Maximizing the size of a geothermal radiators is more readily done within concrete floors or else in a crawl space below a floor. We have already lived in our house for decades and I have not been inspired to tear up the ground floor, for retrofitting. This kind of heating equipment was not commercially available when I searched for it in the 1970s. In the second year, I added some large pipes in a high ceiling space to test the cost of pumping water higher up, which costs does cost a little to pump. I had initially experimented with pipes on top of wooden floors, to reveal all possible issues which has revealed challenges of my low cost cement fixtures. If readers ask for it, I will offer more information and pictures; however for now, this page focuses on sub floor concepts for space heating; and leaves the further research of producing low cost pipe connectors for another day. As far as I know applying for code approvals would be a large task in itself, where do-it-yourselfers are permitted to build their own home heating equipment here in Maine.
Largely dirt floors or soil underlayment is common in our world and advancing technological design should appreciate the idea of such pipes laid in soil for economy and ecology; if if insisted, appropriate cement mixes could be poured like a slab to incorporate the pipes. Approximate conversions, 6" Inside diameter equals 15 cm, 110 gallons equals 416 liters, 88 galloons equals 333 liters, and 913 feet equals 278 meters, 718 ft equals 218 meters, 10't X10' roughly equals 3m X 3 m.

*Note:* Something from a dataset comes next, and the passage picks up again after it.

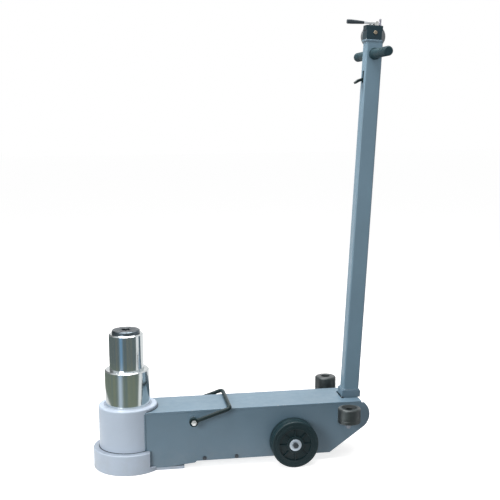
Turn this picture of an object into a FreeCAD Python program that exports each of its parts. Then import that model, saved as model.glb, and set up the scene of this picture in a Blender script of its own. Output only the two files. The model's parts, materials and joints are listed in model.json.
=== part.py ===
import FreeCAD, Part
import math
import os
import re
import Sketcher
from FreeCAD import Placement, Rotation, Vector

# A long-chassis air-hydraulic floor jack with a two-stage ram, in millimetres.
# Origin: on the floor, on the ram's axis. +X runs back to the handle, +Z is up,
# and the jack's left side (seen by the person who pushes it) is -Y.

SIZES = {
    # foot and ram housing
    "foot_wall": 17, "foot_height": 57, "foot_floor": 12, "foot_flat": 54, "foot_edge": 4,
    "tongue_end": 148, "tongue_thick": 8, "housing_wall": 14.5, "housing_rise": 10, "housing_edge": 5,
    "gland_depth": 24, "wiper_depth": 4, "wiper_rise": 1.5,
    # telescopic ram, drawn out nearly to its stops
    "outer_wall": 9.8, "outer_length": 160, "outer_reach": 98.5, "outer_step": 5.2, "outer_floor": 12,
    "outer_piston": 24, "outer_gland": 20, "oil_hole": 8, "inner_radius": 46.9, "inner_length": 148,
    "inner_reach": 99.5, "inner_step": 4.1, "inner_piston": 20, "ram_edge": 3, "seal_start": 6,
    "seal_width": 8, "seal_inset": 2, "saddle_radius": 38.3, "saddle_thick": 9.5, "saddle_edge": 2,
    "saddle_hole": 12, "stem_radius": 20, "stem_length": 36, "slot_width": 2.5, "slot_depth": 1.5,
    "saddle_slots": 6,
    # chassis plates
    "half_width": 68, "plate": 6, "deck": 164.5, "toe_gap": 0.1, "toe_x": 100,
    "step_x": 178, "step_low": 15.5, "belly_x": 182, "belly": 20, "slope_x": 556, "tail_radius": 45,
    "slot_front_play": 0.5, "slot_side_play": 10, "tray_start": 190, "tray_end": 552, "tray_wall": 3,
    "tray_lip": 20, "screw_front": 203.4, "screw_back": 292.3, "screw_height": 26.8,
    "screw_shank": 3, "screw_head": 5, "screw_head_high": 3.5,
    # wheels
    "wheel_x": 449, "wheel_radius": 65, "wheel_gap": 3.3, "wheel_width": 44.3, "axle_radius": 10,
    "tyre_depth": 15, "tyre_edge": 7, "hub_recess": 6, "hub_boss": 24, "rim_wall": 6, "washer_radius": 17.4,
    "washer_thick": 2.5, "bolt_flats": 14, "bolt_head": 5.5, "bolt_shank": 4, "bolt_length": 24,
    "spacer_radius": 16,
    # handle mounting
    "pivot_x": 626, "pivot_drop": 39.5, "lean": 3.6, "shaft_radius": 11, "shaft_head": 16,
    "shaft_head_thick": 3, "cheek_gap": 8, "cheek_radius": 20, "yoke_clear": 1, "yoke_floor_thick": 3,
    "socket_high": 15, "yoke_wall_x": 4, "yoke_wall_y": 5, "sector_radius": 38, "sector_half": 5,
    "notch_width": 16, "notch_depth": 8, "stay_x": 594, "stay_z": 88, "stay_radius": 6, "stay_tab": 10,
    # handle
    "tube_x": 45, "tube_y": 40, "tube_wall": 3, "tube_top": 1030, "tube_round": 4, "tee_drop": 33,
    "tee_radius": 10, "tee_half": 143, "grip_wall": 2.8, "grip_start": 22, "grip_cap": 7,
    "grip_flange": 16, "grip_flange_thick": 4,
    "rib_pitch": 7, "rib_depth": 1.4, "rib_count": 8,
    "trigger_pivot_x": 12, "trigger_drop": 100, "trigger_half": 8, "trigger_slot_low": 11,
    "trigger_slot_high": 21, "trigger_pin_radius": 3, "trigger_eye": 7, "rod_slot": 7.2, "rod_radius": 4,
    "bolt_radius": 6.8, "lock_bolt_high": 36, "lock_clear": 0.4, "rod_rise": 16, "cross_pin_rise": 8,
    "cross_pin": 1.5,
    # control head
    "head_plate": 4.7, "head_front": 26, "head_back": 20.5, "block_front": 24.7, "block_back": 17.7,
    "block_low_y": 19, "block_high": 25, "cap_front": 26, "cap_back": 20.5,
    "cap_half": 16, "cap_high": 13, "ear_thick": 5, "clevis_base": 1.5, "ear_x": 4, "ear_half": 5.5,
    "disc_radius": 33, "disc_x": 7.5, "disc_rise": 17, "disc_thick": 22, "disc_edge": 4,
    "lever_pin_radius": 2.5, "lever_pin_rise": 7, "lever_thick": 5, "lever_half": 5, "lever_back": 9,
    "lever_front": -73, "grip_front": -77, "grip_back": -30, "grip_tip": 6, "grip_root": 4, "grip_half": 8,
    "plunger_x": -12, "plunger_radius": 3, "plunger_gap": 0.8, "plunger_rise": 6.2,
    "nipple_x": 16, "nipple_radius": 3.2, "nipple_high": 19.5, "nipple_base": 4, "nipple_base_high": 5,
    "cover_screw_x": -1.2, "cover_screw_rise": 18.8, "cover_screw": 5, "cover_screw_high": 3.5,
    # carrying bail
    "bail_x": 173.7, "bail_drop": 26.5, "bail_length": 105.5, "bail_out": 20, "bail_rest": 0.5,
    "bail_wire": 5.5, "bail_bend": 15, "bail_eye": 12, "bail_eye_half": 6, "bail_bolt": 5,
    "bail_spacer": 9, "bail_head_flats": 13, "bail_head": 5.5,
    # stored ram extensions and the hooks that carry them
    "adapter_x": 593, "adapter_out": 72, "adapter_radius": 31, "left_adapter_high": 41,
    "right_adapter_high": 51, "adapter_edge": 5, "adapter_bore": 9, "adapter_socket": 20,
    "hook_wire": 6, "hook_bend": 12, "hook_z": 114, "hook_peg": 16, "hook_collar": 13,
    "hook_collar_high": 3.5, "hook_flange": 15, "hook_flange_thick": 4, "peg_play": 0.3,
    # pump, tank and air motor inside the chassis
    "tank_start": 112, "tank_end": 300, "tank_low": 44, "tank_drop": 14.5, "tank_wall": 4, "plug_radius": 10,
    "plug_x": 270, "plug_head": 14, "plug_head_high": 5, "plug_depth": 9, "shelf_start": 322,
    "shelf_end": 420, "shelf_low": 50, "shelf_thick": 6, "pump_start": 330, "pump_end": 400,
    "pump_half": 36, "pump_drop": 14.5, "axle_clear": 3, "motor_wall": 3, "motor_bore": 30,
    "motor_length": 80, "motor_cap": 14, "motor_cap_half": 33.5, "motor_bolt": 3, "motor_bolt_place": 27,
    "motor_bolt_head": 5.5, "piston_start": 11, "piston_thick": 16, "plunger_rod": 9, "plunger_end": 48,
    "plunger_bore": 55, "pipe_radius": 4, "pipe_low": 32, "pipe_up_x": 312, "pipe_high": 80,
    "pipe_bend": 12, "pipe_in_housing": 4, "pipe_in_pump": 6, "fitting_radius": 9, "fitting_length": 13,
    "short_fitting": 5.85,
    # clearances
    "seat": 0.05, "running": 0.06, "gap": 0.3,
}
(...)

Here are modeling efforts to emphasize the volume of radiant floor heat capacity, in a visual way, and furthermore to estimate the amount of tubing which may fit in a 10 ft X 10 ft space, by laying out two spiral pipe paths, joined at center with smaller pipe. All measurement are approximate and this design effort was to mathematically estimate the possible water capacity for lower geothermal temperatures, in a typical slab.
Larger floor spaces are easier to fit more pipes, which in turn provide more possible heat storage, which provides several advantages. 1.Heat storage guards against power outages. 2. Heat storage conserves on peak-power usage during daytime hours, which helps society moderate wasted infrastructure, and moderates peak hour usage, for the same, obtainable, heating benefits. 3. Embedding large pipe circuits in concrete slabs could conserve on concrete. (The downside is the challenge of new placement methodology and code acceptance, or as an added cost for the pioneering buyers of new systems, and finding able contractors who are willing to master new systems.
My economical experiment featured the expediency of Portland cement, (slightly modified), to seal and waterproof all plumbing connections. The plastic plumbing and drain pipes certainly exhibit a significant difference of expansion and contraction in relation to cement, when temperatures vary. Overdoing the economical thinking, wire clamps were fashioned for these pipes "to clamp onto my pre-cast cement adapter-inserts". At some connections, experiments with short copper pipe pieces were inserted inside plastic tubbing, which embedded cement-tank-walls, (and also embedded inside customized cement plumbing adaptors), proved leaked proof. Cement seals are very expedient money savers, but at this point are still experiments under observation. One must check with building codes before considering these innovations, but rural localities might allow testing new innovations of conservation, such as cement plumbing connectors.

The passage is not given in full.